A person who is addicted to drugs may run into financial or legal problems, or he may lose his job or develop terrible health issues. In spite of the many negative consequences, he is still unable to stop without help.

How to Know if a Friend is Addicted to Drugs

Symptoms of drug addiction aren’t always easy to spot. Sometimes, addicts become very adept at keeping their addiction a secret from friends and family, but there are red flags that may indicate a problem with drug abuse or addiction. Your friend may:

  • use increasingly more drugs over a long period of time.
  • be preoccupied with getting and using drugs.
  • steal from others or sell personal possessions to buy drugs.
  • be anxious, depressed or irritable.
  • have mood swings or sudden changes in behavior.
  • become withdrawn and isolated.
  • be careless about grooming and self-care.
  • neglect day-to-day responsibilities.
  • display slurred speech, shakes, tremors or unstable coordination.
  • lose interest in work, school, and activities usually found enjoyable.
  • develop problems at home and work.
  • engage in risky behavior like unsafe sex or drunk driving.
  • Display substantial weight loss or gain.
  • Have frequent nosebleeds or bloodshot eyes.
  • Have trouble sleeping or sleeps excessively.
  • Give up family, social, work and recreational activities because of drug use.

Supporting a Friend in Drug Treatment or Rehab

Supporting a friend during drug treatment or rehab is challenging, but it’s one of the best things you can do to help.

If your friend has decided to enter treatment, offer your support and let her know you admire her courage. Treatment isn’t a magic bullet and it doesn’t promise long-term recovery, but your encouragement will help tremendously.

Your friend may be unable to contact you during the first few days of treatment, although every treatment center has different rules. If this is the case, don’t get angry and don’t take it personally. Your friend needs this time to focus on detox and the early steps towards recovery.

Try not to worry about your friend if you don’t hear from him immediately. Although this is a very difficult time, treatment centers will keep an eye on your friend around the clock. A doctor may prescribe medications to help alleviate symptoms of withdrawal. Most likely, counselors will help your friend begin work on a treatment plan in the first couple of days.

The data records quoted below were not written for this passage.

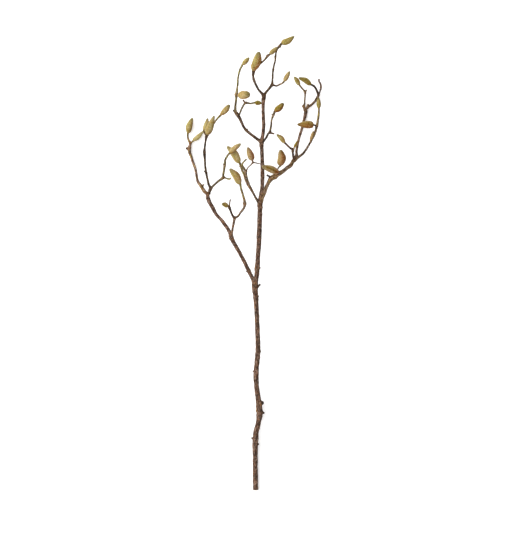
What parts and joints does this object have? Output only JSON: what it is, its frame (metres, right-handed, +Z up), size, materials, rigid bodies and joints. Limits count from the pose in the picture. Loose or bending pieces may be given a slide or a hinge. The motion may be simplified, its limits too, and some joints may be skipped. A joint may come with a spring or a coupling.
{
  "type": "saucer magnolia branch",
  "caption": "Cut woody magnolia branch in winter, with forked limbs, thin twigs and velvety pointed flower buds at the twig ends, lying flat.",
  "frame": {"origin": "on the surface that the branch lies on, under the middle of its bounding box", "axes": "+Y along the branch from the cut end to the top buds, +X to the right when seen from above, +Z up"},
  "size_m": [0.3419, 1.1376, 0.1354],
  "materials": {
    "bark": "matt grey-brown bark with ring scars, thin shoots olive brown",
    "bud_olive": "dense short velvety hair, olive yellow",
    "bud_tan": "dense short velvety hair, warm tan",
    "bud_brown": "dense short velvety hair, golden brown"
  },
  "bodies": {
    "root": {"branch_wood": "bark", "bud_01": "bud_olive", "bud_02": "bud_tan", "bud_03": "bud_olive", "bud_04": "bud_olive", "bud_05": "bud_tan", "bud_06": "bud_tan", "bud_07": "bud_olive", "bud_08": "bud_brown", "bud_09": "bud_olive", "bud_10": "bud_olive", "bud_11": "bud_olive", "bud_12": "bud_tan", "bud_13": "bud_tan", "bud_14": "bud_tan", "bud_15": "bud_olive", "bud_16": "bud_brown", "bud_17": "bud_olive", "bud_18": "bud_tan", "bud_19": "bud_brown", "bud_20": "bud_brown", "bud_21": "bud_olive", "bud_22": "bud_olive", "bud_23": "bud_brown", "bud_24": "bud_brown", "bud_25": "bud_olive", "bud_26": "bud_olive", "bud_27": "bud_olive"}
  },
  "joints": []
}
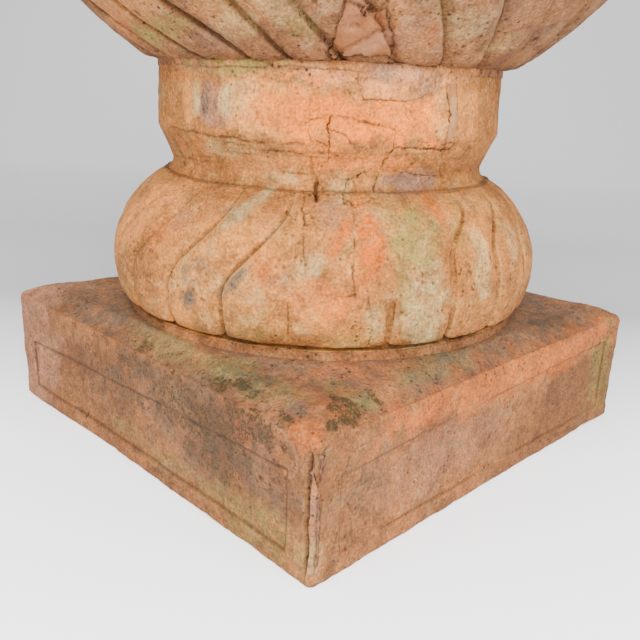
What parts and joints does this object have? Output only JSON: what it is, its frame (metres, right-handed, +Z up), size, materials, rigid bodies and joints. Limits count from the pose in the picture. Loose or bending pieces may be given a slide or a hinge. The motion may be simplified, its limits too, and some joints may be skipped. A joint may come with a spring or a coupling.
{
  "type": "terracotta garden urn",
  "caption": "Antique terracotta garden urn: square panelled plinth, swirl-gadrooned socle and neck, and a wide swirl-gadrooned bowl with a rolled rim and drain hole.",
  "frame": {"origin": "centre of the plinth's underside", "axes": "+Z up along the urn's axis; +X and +Y square to two of the plinth's sides; the worn corner is towards +X -Y"},
  "size_m": [0.6697, 0.6696, 0.65],
  "materials": {
    "terracotta_plinth": "weathered unglazed terracotta with lichen",
    "terracotta_socle": "weathered unglazed terracotta with pale bloom",
    "terracotta_bowl": "pitted, browner unglazed terracotta",
    "mortar": "rough tinted mortar",
    "filler": "smooth reddish repair filler"
  },
  "bodies": {
    "root": {"plinth": "terracotta_plinth", "plinth_corner_filler": "filler", "socle_bed_mortar": "mortar", "socle": "terracotta_socle", "neck_sherd_small": "terracotta_socle", "neck_sherd_large": "terracotta_socle", "neck_sherd_lower": "terracotta_socle", "neck_sherd_right": "terracotta_socle", "neck_crack_filler": "mortar", "bowl_bed_mortar": "mortar", "bowl_joint_smear": "mortar", "bowl_repair_patch": "filler", "bowl": "terracotta_bowl"}
  },
  "joints": []
}
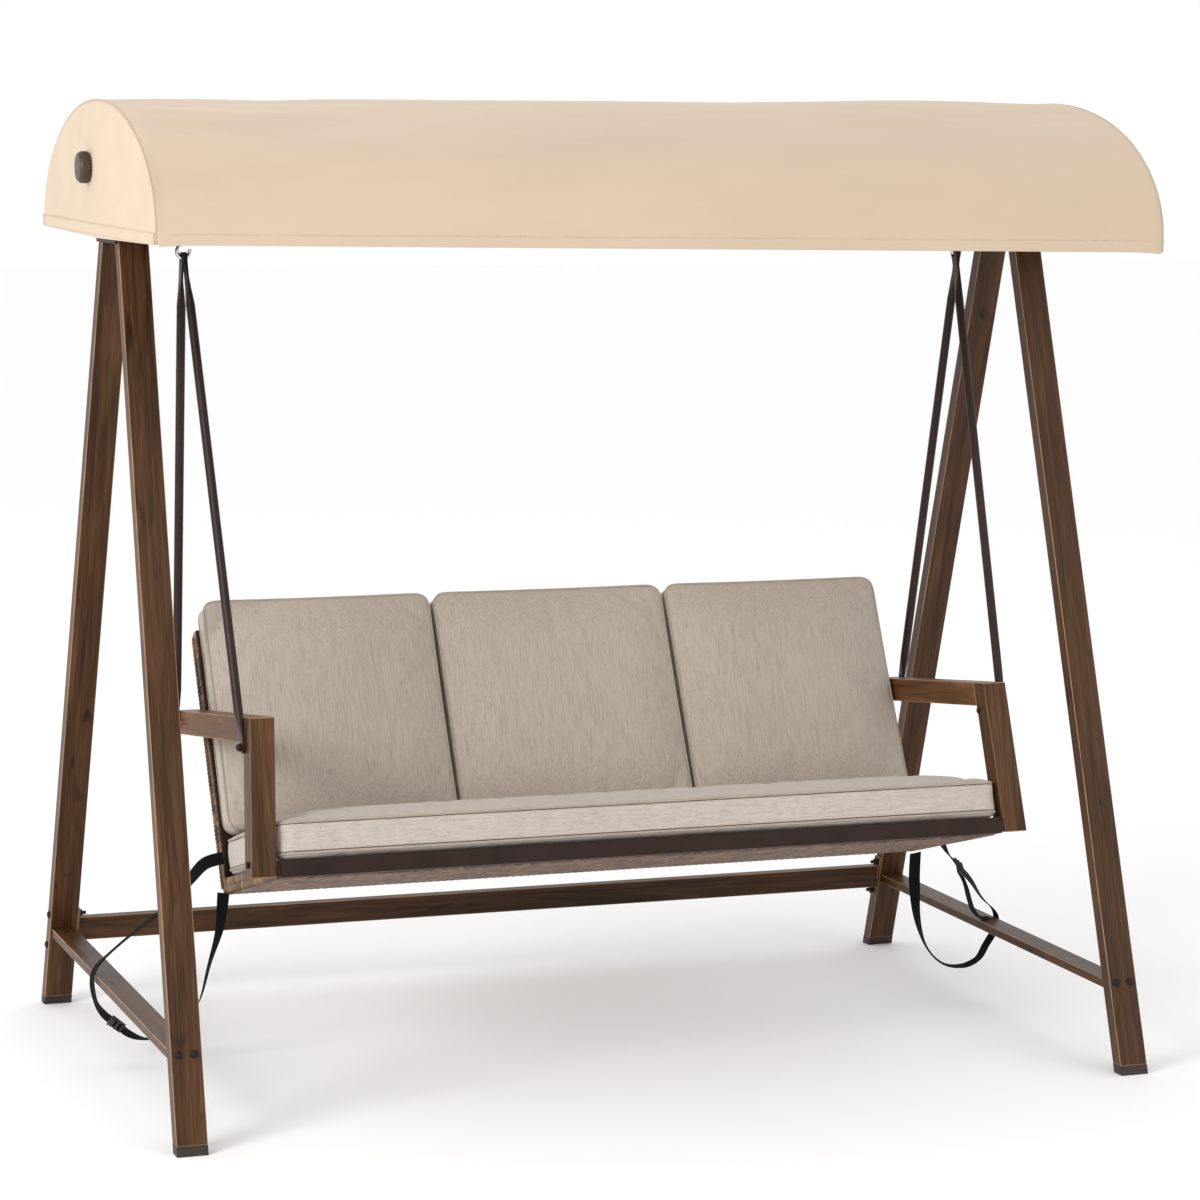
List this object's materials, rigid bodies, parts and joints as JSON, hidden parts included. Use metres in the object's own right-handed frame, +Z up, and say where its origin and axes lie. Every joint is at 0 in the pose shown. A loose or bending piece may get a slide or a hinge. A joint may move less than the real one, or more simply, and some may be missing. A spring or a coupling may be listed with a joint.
{
  "type": "canopy swing bench",
  "caption": "Garden swing bench hung on rods from a wood-grain A-frame, with cushions and an arched tilting fabric canopy.",
  "frame": {"origin": "on the floor, midway between the four feet", "axes": "+X to the right seen from the front, -Y out of the front of the bench, +Z up"},
  "size_m": [2.09, 1.2214, 1.93],
  "materials": {
    "wood_print_steel": "satin steel tube with a printed brown wood grain",
    "dark_steel": "satin dark brown powder coat",
    "rod_steel": "satin dark brown powder coat",
    "bright_steel": "bright zinc plate",
    "dark_plastic": "matte",
    "canopy_cloth": "plain woven polyester, beige",
    "cushion_cloth": "coarse linen weave, greige",
    "woven_resin": "woven tan and brown resin",
    "webbing": "black woven webbing"
  },
  "bodies": {
    "stand": {"leg_front_left": "wood_print_steel", "foot_cap_front_left": "dark_plastic", "apex_bolt_front_left": "dark_steel", "leg_rear_left": "wood_print_steel", "foot_cap_rear_left": "dark_plastic", "apex_bolt_rear_left": "dark_steel", "side_rail_left": "wood_print_steel", "rail_bolt_left_1": "dark_steel", "rail_bolt_left_2": "dark_steel", "crossbar_bolt_left_lower": "dark_steel", "crossbar_bolt_left_upper": "dark_steel", "canopy_bracket_left": "dark_steel", "swing_hook_left": "bright_steel", "strap_left": "webbing", "strap_buckle_left": "dark_plastic", "leg_front_right": "wood_print_steel", "foot_cap_front_right": "dark_plastic", "apex_bolt_front_right": "dark_steel", "leg_rear_right": "wood_print_steel", "foot_cap_rear_right": "dark_plastic", "apex_bolt_rear_right": "dark_steel", "side_rail_right": "wood_print_steel", "rail_bolt_right_1": "dark_steel", "rail_bolt_right_2": "dark_steel", "crossbar_bolt_right_lower": "dark_steel", "crossbar_bolt_right_upper": "dark_steel", "canopy_bracket_right": "dark_steel", "swing_hook_right": "bright_steel", "strap_right": "webbing", "strap_buckle_right": "dark_plastic", "rear_crossbar": "wood_print_steel", "top_beam": "wood_print_steel"},
    "swing_seat": {"rod_front_left": "rod_steel", "rod_bolt_front_left": "dark_steel", "rod_rear_left": "rod_steel", "rod_bolt_rear_left": "dark_steel", "arm_post_left": "wood_print_steel", "armrest_left": "wood_print_steel", "rod_front_right": "rod_steel", "rod_bolt_front_right": "dark_steel", "rod_rear_right": "rod_steel", "rod_bolt_rear_right": "dark_steel", "arm_post_right": "wood_print_steel", "armrest_right": "wood_print_steel", "seat_frame": "dark_steel", "back_frame": "dark_steel", "seat_panel": "woven_resin", "back_panel": "woven_resin", "seat_cushion": "cushion_cloth", "back_cushion_left": "cushion_cloth", "back_cushion_middle": "cushion_cloth", "back_cushion_right": "cushion_cloth"},
    "canopy": {"canopy_rib_left": "wood_print_steel", "canopy_rib_right": "wood_print_steel", "canopy_rod_front": "wood_print_steel", "canopy_rod_rear": "wood_print_steel", "canopy_rod_ridge": "wood_print_steel", "canopy_fabric": "canopy_cloth"},
    "knob_left": {"canopy_knob_left": "dark_plastic"},
    "knob_right": {"canopy_knob_right": "dark_plastic"}
  },
  "joints": [
    {"name": "swing", "type": "hinge", "parent": "stand", "child": "swing_seat", "pos_m": [0, 0, 1.624], "axis": [1, 0, 0], "range_deg": [-15, 15]},
    {"name": "canopy_tilt", "type": "hinge", "parent": "stand", "child": "canopy", "pos_m": [0, 0, 1.8], "axis": [1, 0, 0], "range_deg": [-25, 25]},
    {"name": "knob_left_turn", "type": "hinge", "parent": "canopy", "child": "knob_left", "pos_m": [-1.02, 0, 1.8], "axis": [1, 0, 0], "continuous": true},
    {"name": "knob_right_turn", "type": "hinge", "parent": "canopy", "child": "knob_right", "pos_m": [1.02, 0, 1.8], "axis": [1, 0, 0], "continuous": true}
  ]
}
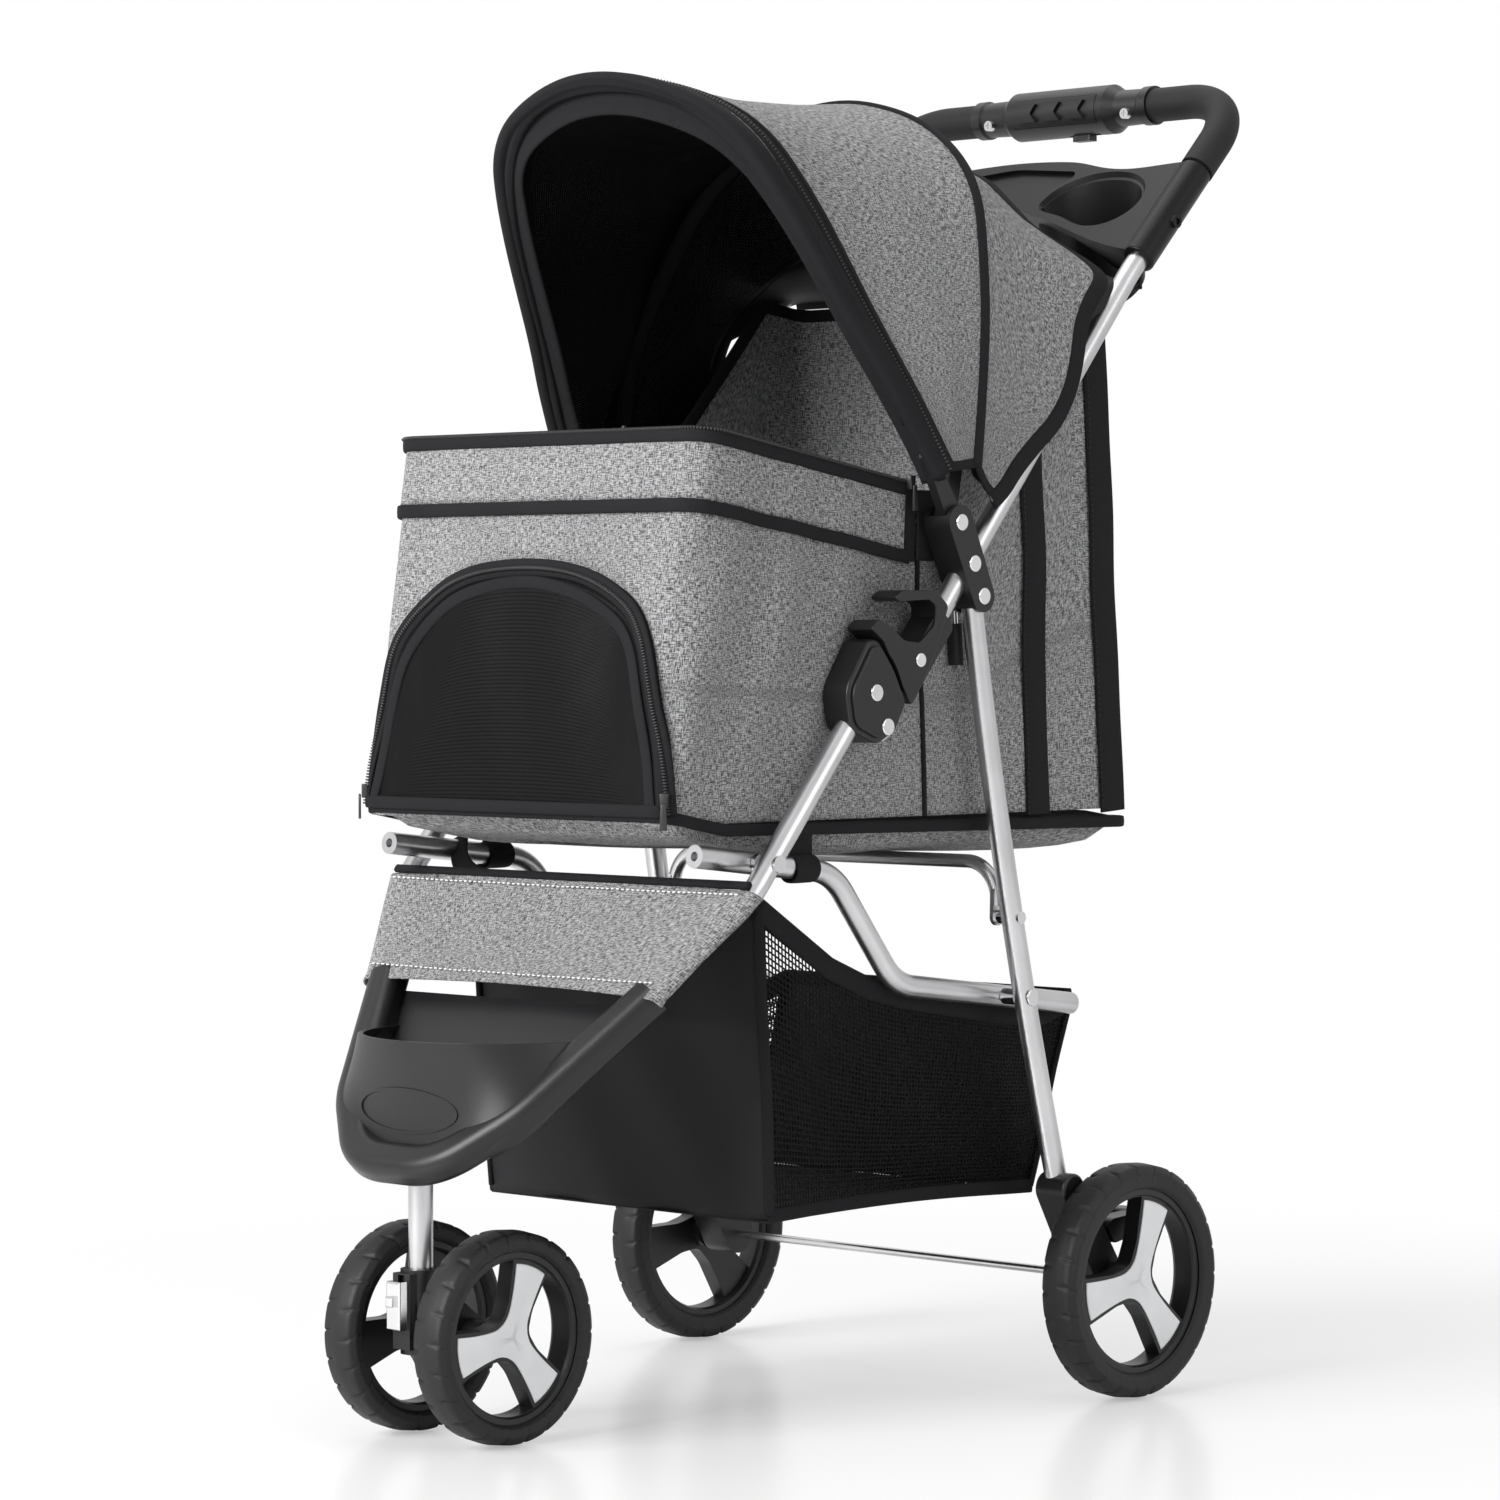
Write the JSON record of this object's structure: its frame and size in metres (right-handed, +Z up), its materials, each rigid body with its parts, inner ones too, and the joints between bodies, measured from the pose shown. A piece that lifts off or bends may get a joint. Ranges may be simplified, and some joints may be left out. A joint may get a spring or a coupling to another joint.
{
  "type": "pet stroller",
  "caption": "Folding pet stroller with a fabric cabin, arched mesh door, hooded canopy, basket, parent tray, sprung grip trigger and twin-wheel swivel nose.",
  "frame": {"origin": "on the ground, under the middle of the frame", "axes": "+Z up, -Y towards the nose, +X to the left side"},
  "size_m": [0.468, 0.7395, 0.977],
  "materials": {
    "frame_tube": "satin silver coated steel tube",
    "rivet_steel": "bright plated steel",
    "black_plastic": "black satin moulded plastic",
    "grip_foam": "matte black foam",
    "tyre_foam": "black foam tyre with tread lumps",
    "rim_plastic": "black rim with pale satin spokes",
    "grey_cloth": "heathered grey woven cloth with black binding",
    "black_cloth": "black nylon and open mesh"
  },
  "bodies": {
    "rear_frame": {"rear_leg_left": "frame_tube", "rear_leg_right": "frame_tube", "rail_pins": "rivet_steel", "rear_brace": "frame_tube", "brace_rivets": "rivet_steel", "rear_axle": "rivet_steel", "axle_bracket_left": "black_plastic", "axle_bracket_right": "black_plastic"},
    "handle_frame": {"handle_bar": "frame_tube", "grip_foam_left": "grip_foam", "grip_foam_right": "grip_foam", "grip_housing": "black_plastic", "grip_screws": "rivet_steel", "tray": "black_plastic", "leg_bracket_left": "black_plastic", "leg_bracket_right": "black_plastic", "bracket_pins": "rivet_steel", "pivot_lug_left": "rivet_steel", "pivot_lug_right": "rivet_steel", "canopy": "grey_cloth"},
    "front_frame": {"front_leg_left": "frame_tube", "front_leg_right": "frame_tube", "fold_housing_left": "black_plastic", "fold_housing_right": "black_plastic", "fold_pins": "rivet_steel", "nose": "black_plastic", "caster_stem": "frame_tube", "front_panel": "grey_cloth", "rail_studs": "rivet_steel"},
    "seat_frame": {"seat_rail_left": "frame_tube", "seat_rail_right": "frame_tube", "rail_plugs": "black_plastic", "seat_straps": "black_cloth", "cabin": "grey_cloth", "basket": "black_cloth"},
    "door": {"mesh_door": "black_cloth"},
    "trigger_bar": {"trigger": "black_plastic"},
    "thumb_slide": {"safety_button": "black_plastic"},
    "latch_left": {"fold_latch_left": "black_plastic", "latch_rivet_left": "rivet_steel"},
    "latch_right": {"fold_latch_right": "black_plastic", "latch_rivet_right": "rivet_steel"},
    "front_bow": {"bow_front": "frame_tube", "bow_front_feet": "black_plastic"},
    "middle_bow": {"bow_middle": "frame_tube", "bow_middle_feet": "black_plastic"},
    "swivel": {"swivel_block": "black_plastic", "front_axle": "rivet_steel"},
    "lock_slide": {"swivel_lock": "black_plastic"},
    "front_wheel_left": {"front_rim_left": "rim_plastic", "front_tyre_left": "tyre_foam"},
    "front_wheel_right": {"front_rim_right": "rim_plastic", "front_tyre_right": "tyre_foam"},
    "rear_wheel_left": {"rear_rim_left": "rim_plastic", "rear_tyre_left": "tyre_foam"},
    "rear_wheel_right": {"rear_rim_right": "rim_plastic", "rear_tyre_right": "tyre_foam"},
    "brake_left": {"brake_pedal_left": "black_plastic"},
    "brake_right": {"brake_pedal_right": "black_plastic"}
  },
  "joints": [
    {"name": "fold_hinge", "type": "hinge", "parent": "handle_frame", "child": "front_frame", "pos_m": [0, -0.061, 0.4887], "axis": [1, 0, 0], "range_deg": [0, 124.5], "deforming": ["cabin", "basket", "canopy", "mesh_door"]},
    {"name": "leg_hinge", "type": "hinge", "parent": "rear_frame", "child": "handle_frame", "pos_m": [0, 0.04, 0.58], "axis": [-1, 0, 0], "range_deg": [0, 76]},
    {"name": "seat_hinge", "type": "hinge", "parent": "rear_frame", "child": "seat_frame", "pos_m": [0, 0.0915, 0.29216], "axis": [-1, 0, 0], "range_deg": [0, 31.4]},
    {"name": "canopy_hinge", "type": "hinge", "parent": "handle_frame", "child": "front_bow", "pos_m": [0, 0.016, 0.632], "axis": [-1, 0, 0], "range_deg": [0, 60]},
    {"name": "middle_bow_hinge", "type": "hinge", "parent": "handle_frame", "child": "middle_bow", "pos_m": [0, 0.016, 0.632], "axis": [-1, 0, 0], "range_deg": [0, 24]},
    {"name": "door_hinge", "type": "hinge", "parent": "seat_frame", "child": "door", "pos_m": [0, -0.2463, 0.4365], "axis": [1, 0, 0], "range_deg": [0, 80]},
    {"name": "trigger_squeeze", "type": "slide", "parent": "handle_frame", "child": "trigger_bar", "axis": [0, 1, 0], "range_m": [0, 0.005], "stiffness_N_per_m": 600, "springref_m": -0.002},
    {"name": "latch_slide_left", "type": "slide", "parent": "handle_frame", "child": "latch_left", "axis": [0, 0.6428, 0.766], "range_m": [0, 0.012]},
    {"name": "latch_slide_right", "type": "slide", "parent": "handle_frame", "child": "latch_right", "axis": [0, 0.6428, 0.766], "range_m": [0, 0.012]},
    {"name": "safety_slide", "type": "slide", "parent": "handle_frame", "child": "thumb_slide", "axis": [1, 0, 0], "range_m": [0, 0.006], "stiffness_N_per_m": 300, "springref_m": -0.002},
    {"name": "caster_swivel", "type": "hinge", "parent": "front_frame", "child": "swivel", "pos_m": [0, -0.33, 0.1], "axis": [0, 0, 1], "continuous": true},
    {"name": "swivel_lock_slide", "type": "slide", "parent": "swivel", "child": "lock_slide", "axis": [0, 0, 1], "range_m": [0, 0.008]},
    {"name": "front_spin_left", "type": "hinge", "parent": "swivel", "child": "front_wheel_left", "pos_m": [0.0454, -0.295, 0.0735], "axis": [1, 0, 0], "continuous": true},
    {"name": "front_spin_right", "type": "hinge", "parent": "swivel", "child": "front_wheel_right", "pos_m": [-0.0454, -0.295, 0.0735], "axis": [1, 0, 0], "continuous": true},
    {"name": "rear_spin_left", "type": "hinge", "parent": "rear_frame", "child": "rear_wheel_left", "pos_m": [0.219, 0.164, 0.085], "axis": [1, 0, 0], "continuous": true},
    {"name": "rear_spin_right", "type": "hinge", "parent": "rear_frame", "child": "rear_wheel_right", "pos_m": [-0.219, 0.164, 0.085], "axis": [1, 0, 0], "continuous": true},
    {"name": "brake_left_hinge", "type": "hinge", "parent": "rear_frame", "child": "brake_left", "pos_m": [0.188, 0.17, 0.119], "axis": [-1, 0, 0], "range_deg": [0, 12]},
    {"name": "brake_right_hinge", "type": "hinge", "parent": "rear_frame", "child": "brake_right", "pos_m": [-0.188, 0.17, 0.119], "axis": [-1, 0, 0], "range_deg": [0, 12]}
  ],
  "couplings": [
    {"joint": "leg_hinge", "follows": "fold_hinge", "ratio": 0.61044},
    {"joint": "seat_hinge", "follows": "fold_hinge", "ratio": 0.2522},
    {"joint": "middle_bow_hinge", "follows": "canopy_hinge", "ratio": 0.4},
    {"joint": "latch_slide_left", "follows": "trigger_squeeze", "ratio": 2.4},
    {"joint": "latch_slide_right", "follows": "trigger_squeeze", "ratio": 2.4}
  ]
}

If possible, alleviate some of your friend’s worry by taking care of things at home such as picking up the mail, watering plants or taking care of pets.

Supporting a Friend after Drug Treatment or Rehab

Your friend will need your support more than ever when he completes detox. Staying sober is somewhat easier in a safe environment where there are no temptations, but it gets much tougher after treatment when triggers are everywhere and even driving across town or running into an old friend may bring up difficult memories and cravings.

Readjusting to the stresses and strains of day-to-day life can be exhausting. If your friend relapses, reassure him that a relapse doesn’t mean he has failed. Encourage him to get back into treatment as soon as possible.

Don’t smother your friend during this time, but be available and be patient; it takes time for the mind and body to heal from years of drug abuse and addiction. Your friend is bound to have times of frustration or anger, and she may experience periods of anxiety or depression. In time, it will become easier.